* Start GIVEN INFORMATION *

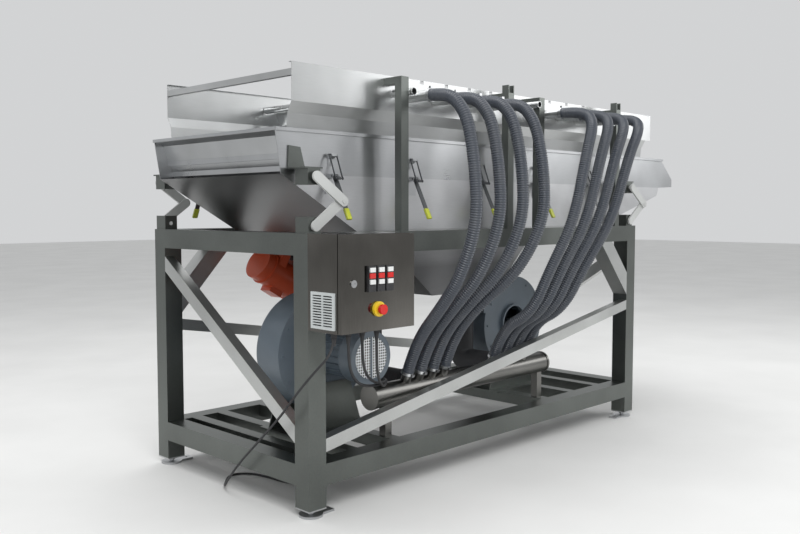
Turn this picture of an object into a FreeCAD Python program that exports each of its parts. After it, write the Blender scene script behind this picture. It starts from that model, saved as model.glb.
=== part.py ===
import FreeCAD, Part
import os
import re
import Sketcher
from math import cos, pi, sin, tan

# Vibrating trough feeder with an air-knife hood, two blowers and a control box.
# Units are millimetres. The origin is the middle of the footprint on the floor,
# +X runs along the trough to its outlet, +Y points to the rear and +Z is up.

os.makedirs("parts", exist_ok=True)
doc = FreeCAD.newDocument("Feeder")
Vec = FreeCAD.Vector

# Driving sizes. A text that starts with an equals sign is worked out in the sheet.
SIZES = {
    # frame
    "frame_long": "2530",
    "frame_wide": "1170",
    "frame_top": "1156",
    "tube_side": "90",
    "tube_wall": "4",
    "foot_rise": "36",
    "low_rail": "126",
    "deck_side": "60",
    "deck_wall": "3",
    "brace_side": "50",
    "brace_cut": "55",
    "brace_low": "319",
    "brace_high": "713",
    "end_cut": "72",
    "end_low": "301",
    "end_high": "954",
    "knee_run": "171",
    "knee_drop": "188",
    "knee_cut": "119",
    "anchor_hole": "6.5",
    "out_x": "=frame_long / 2",
    "out_y": "=frame_wide / 2",
    "in_x": "=frame_long / 2 - tube_side",
    "in_y": "=frame_wide / 2 - tube_side",
    "deck_top": "=low_rail + tube_side",
    "anchor_x": "=out_x - 125",
    "anchor_y": "=out_y - tube_side / 2",
    # trough and pan, which vibrate
    "trough_face": "465",
    "trough_sheet": "3",
    "trough_left": "1330",
    "trough_right": "1800",
    "fold": "=frame_top + 237",
    "trough_top": "=fold + 185",
    "screen_level": "=fold + 35",
    "hem": "10",
    "chute_end": "=trough_right + 138",
    "pan_left": "=trough_left - 30",
    "pan_right": "=trough_right - 40",
    "bar_pitch": "=(pan_left + pan_right - 300) / 6",
    "slot_pitch": "=(pan_left + pan_right - 254) / 23",
    "pan_low": "=frame_top - 314",
    "pan_knee_x": "538",
    "pan_knee_z": "=pan_low + 108",
    "drain_x": "160",
    "drain_r": "57.15",
    "drain_end": "=pan_low - 70",
    "pan_slope": "=atan2(fold - pan_knee_z; pan_left - pan_knee_x)",
    # hood on its posts
    "post_mid": "168",
    "post_pair": "130",
    "post_far": "884",
    "post_x": "45",
    "post_y": "40",
    "hood_left": "=trough_left - 80",
    "hood_right": "=trough_right - 175",
    "hood_face": "=trough_face + 9",
    "hood_top": "=trough_top + 264",
    "hood_bend": "=hood_top - 156",
    "skirt_bend": "=hood_top - 202",
    "skirt_end": "=hood_top - 282",
    "skirt_in": "36",
    "post_top": "=hood_top - 15",
    "sheet": "2",
    "bar_tube": "16.85",
    # vibrators under the sloping plate
    "vib_r": "85",
    "vib_half": "150",
    "vib_y": "370",
    "vib_down": "780",
    "vib_gap": "108",
    # rocking arms
    "rock_left": "1225",
    "rock_right": "1200",
    "rock_low": "=frame_top + 29",
    "rock_high": "=fold - 12",
    "rock_knee": "=(rock_low + rock_high) / 2 + 1",
    "rock_reach": "138",
    "arm_wide": "43",
    "arm_in": "=out_y - 2",
    "arm_thick": "10.5",
    "housing": "32",
    "arm_pin": "10",
    # latches
    "latch_first": "1041",
    "latch_pitch": "485.25",
    "latch_y": "492",
    "latch_z": "=fold - 3",
    "lever_long": "200",
    "lever_lean": "27",
    "bail_arm": "30",
    "bail_dip": "20",
    "bail_top": "=fold + 87",
    "bail_top_y": "482",
    # control box
    "box_left": "=out_x",
    "box_right": "=box_left - 400",
    "box_front": "=out_y + 176",
    "door_back": "=box_front + 4",
    "door_front": "=door_back + 20",
    "box_low": "=frame_top - 384",
    "station_mid": "=box_left - 199",
    "station_pitch": "48.5",
    "station_z": "=box_low + 208",
    "station_deep": "12",
    # blowers, manifold and hoses
    "blower_left": "808",
    "blower_right": "610",
    "blower_z": "592",
    "volute_r": "270",
    "volute_shift": "16",
    "volute_rim": "26",
    "volute_front": "165",
    "volute_back": "15",
    "volute_wall": "4",
    "wheel_r": "190",
    "shaft_r": "14",
    "motor_long": "300",
    "motor_r": "98",
    "fin": "9",
    "cowl_r": "120",
    "cowl_long": "95",
    "vent_r": "90",
    "outlet_z": "=blower_z + 156",
    "duct_r": "68.5",
    "duct_x": "=blower_left - 350",
    "duct_x_right": "=blower_right - 350",
    "blow_y": "75",
    "main_y": "435",
    "main_z": "406",
    "main_r": "55",
    "main_left": "790",
    "main_right": "520",
    "stub_first": "578",
    "stub_second": "60",
    "stub_pitch": "86",
    "stub_r": "24.15",
    "stub_long": "85",
    "stub_lean": "20",
    "hose_r": "28",
    "knife_z": "=hood_top - 85",
    "knife_first": "577",
    "knife_second": "440",
    "knife_pitch": "169.5",
    "knife_end": "600",
    # supply cord
    "cord_r": "5",
    "cord_x": "=box_left - 35",
    "cord_y": "=box_front - 61",
}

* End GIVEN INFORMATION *

EXERCISE REQUIREMENTS: Copy out the data shown above without altering anything.

ANSWER TO THE EXERCISE:
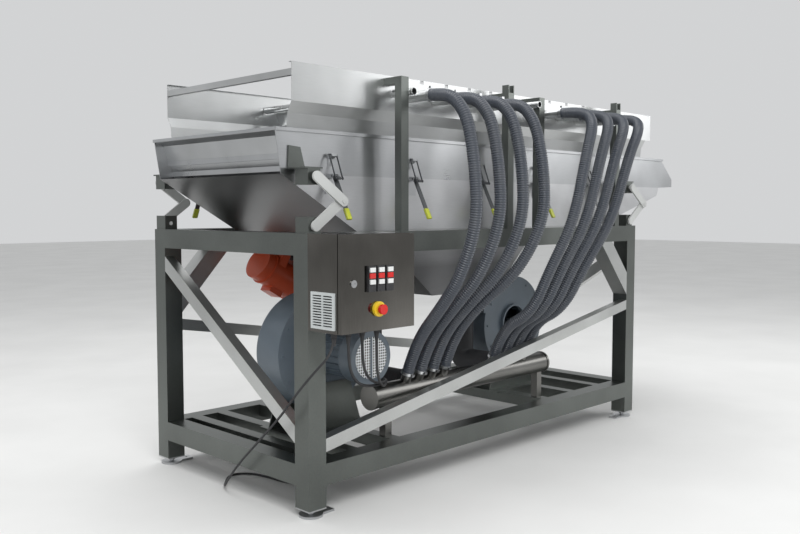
Turn this picture of an object into a FreeCAD Python program that exports each of its parts. After it, write the Blender scene script behind this picture. It starts from that model, saved as model.glb.
=== part.py ===
import FreeCAD, Part
import os
import re
import Sketcher
from math import cos, pi, sin, tan

# Vibrating trough feeder with an air-knife hood, two blowers and a control box.
# Units are millimetres. The origin is the middle of the footprint on the floor,
# +X runs along the trough to its outlet, +Y points to the rear and +Z is up.

os.makedirs("parts", exist_ok=True)
doc = FreeCAD.newDocument("Feeder")
Vec = FreeCAD.Vector

# Driving sizes. A text that starts with an equals sign is worked out in the sheet.
SIZES = {
    # frame
    "frame_long": "2530",
    "frame_wide": "1170",
    "frame_top": "1156",
    "tube_side": "90",
    "tube_wall": "4",
    "foot_rise": "36",
    "low_rail": "126",
    "deck_side": "60",
    "deck_wall": "3",
    "brace_side": "50",
    "brace_cut": "55",
    "brace_low": "319",
    "brace_high": "713",
    "end_cut": "72",
    "end_low": "301",
    "end_high": "954",
    "knee_run": "171",
    "knee_drop": "188",
    "knee_cut": "119",
    "anchor_hole": "6.5",
    "out_x": "=frame_long / 2",
    "out_y": "=frame_wide / 2",
    "in_x": "=frame_long / 2 - tube_side",
    "in_y": "=frame_wide / 2 - tube_side",
    "deck_top": "=low_rail + tube_side",
    "anchor_x": "=out_x - 125",
    "anchor_y": "=out_y - tube_side / 2",
    # trough and pan, which vibrate
    "trough_face": "465",
    "trough_sheet": "3",
    "trough_left": "1330",
    "trough_right": "1800",
    "fold": "=frame_top + 237",
    "trough_top": "=fold + 185",
    "screen_level": "=fold + 35",
    "hem": "10",
    "chute_end": "=trough_right + 138",
    "pan_left": "=trough_left - 30",
    "pan_right": "=trough_right - 40",
    "bar_pitch": "=(pan_left + pan_right - 300) / 6",
    "slot_pitch": "=(pan_left + pan_right - 254) / 23",
    "pan_low": "=frame_top - 314",
    "pan_knee_x": "538",
    "pan_knee_z": "=pan_low + 108",
    "drain_x": "160",
    "drain_r": "57.15",
    "drain_end": "=pan_low - 70",
    "pan_slope": "=atan2(fold - pan_knee_z; pan_left - pan_knee_x)",
    # hood on its posts
    "post_mid": "168",
    "post_pair": "130",
    "post_far": "884",
    "post_x": "45",
    "post_y": "40",
    "hood_left": "=trough_left - 80",
    "hood_right": "=trough_right - 175",
    "hood_face": "=trough_face + 9",
    "hood_top": "=trough_top + 264",
    "hood_bend": "=hood_top - 156",
    "skirt_bend": "=hood_top - 202",
    "skirt_end": "=hood_top - 282",
    "skirt_in": "36",
    "post_top": "=hood_top - 15",
    "sheet": "2",
    "bar_tube": "16.85",
    # vibrators under the sloping plate
    "vib_r": "85",
    "vib_half": "150",
    "vib_y": "370",
    "vib_down": "780",
    "vib_gap": "108",
    # rocking arms
    "rock_left": "1225",
    "rock_right": "1200",
    "rock_low": "=frame_top + 29",
    "rock_high": "=fold - 12",
    "rock_knee": "=(rock_low + rock_high) / 2 + 1",
    "rock_reach": "138",
    "arm_wide": "43",
    "arm_in": "=out_y - 2",
    "arm_thick": "10.5",
    "housing": "32",
    "arm_pin": "10",
    # latches
    "latch_first": "1041",
    "latch_pitch": "485.25",
    "latch_y": "492",
    "latch_z": "=fold - 3",
    "lever_long": "200",
    "lever_lean": "27",
    "bail_arm": "30",
    "bail_dip": "20",
    "bail_top": "=fold + 87",
    "bail_top_y": "482",
    # control box
    "box_left": "=out_x",
    "box_right": "=box_left - 400",
    "box_front": "=out_y + 176",
    "door_back": "=box_front + 4",
    "door_front": "=door_back + 20",
    "box_low": "=frame_top - 384",
    "station_mid": "=box_left - 199",
    "station_pitch": "48.5",
    "station_z": "=box_low + 208",
    "station_deep": "12",
    # blowers, manifold and hoses
    "blower_left": "808",
    "blower_right": "610",
    "blower_z": "592",
    "volute_r": "270",
    "volute_shift": "16",
    "volute_rim": "26",
    "volute_front": "165",
    "volute_back": "15",
    "volute_wall": "4",
    "wheel_r": "190",
    "shaft_r": "14",
    "motor_long": "300",
    "motor_r": "98",
    "fin": "9",
    "cowl_r": "120",
    "cowl_long": "95",
    "vent_r": "90",
    "outlet_z": "=blower_z + 156",
    "duct_r": "68.5",
    "duct_x": "=blower_left - 350",
    "duct_x_right": "=blower_right - 350",
    "blow_y": "75",
    "main_y": "435",
    "main_z": "406",
    "main_r": "55",
    "main_left": "790",
    "main_right": "520",
    "stub_first": "578",
    "stub_second": "60",
    "stub_pitch": "86",
    "stub_r": "24.15",
    "stub_long": "85",
    "stub_lean": "20",
    "hose_r": "28",
    "knife_z": "=hood_top - 85",
    "knife_first": "577",
    "knife_second": "440",
    "knife_pitch": "169.5",
    "knife_end": "600",
    # supply cord
    "cord_r": "5",
    "cord_x": "=box_left - 35",
    "cord_y": "=box_front - 61",
}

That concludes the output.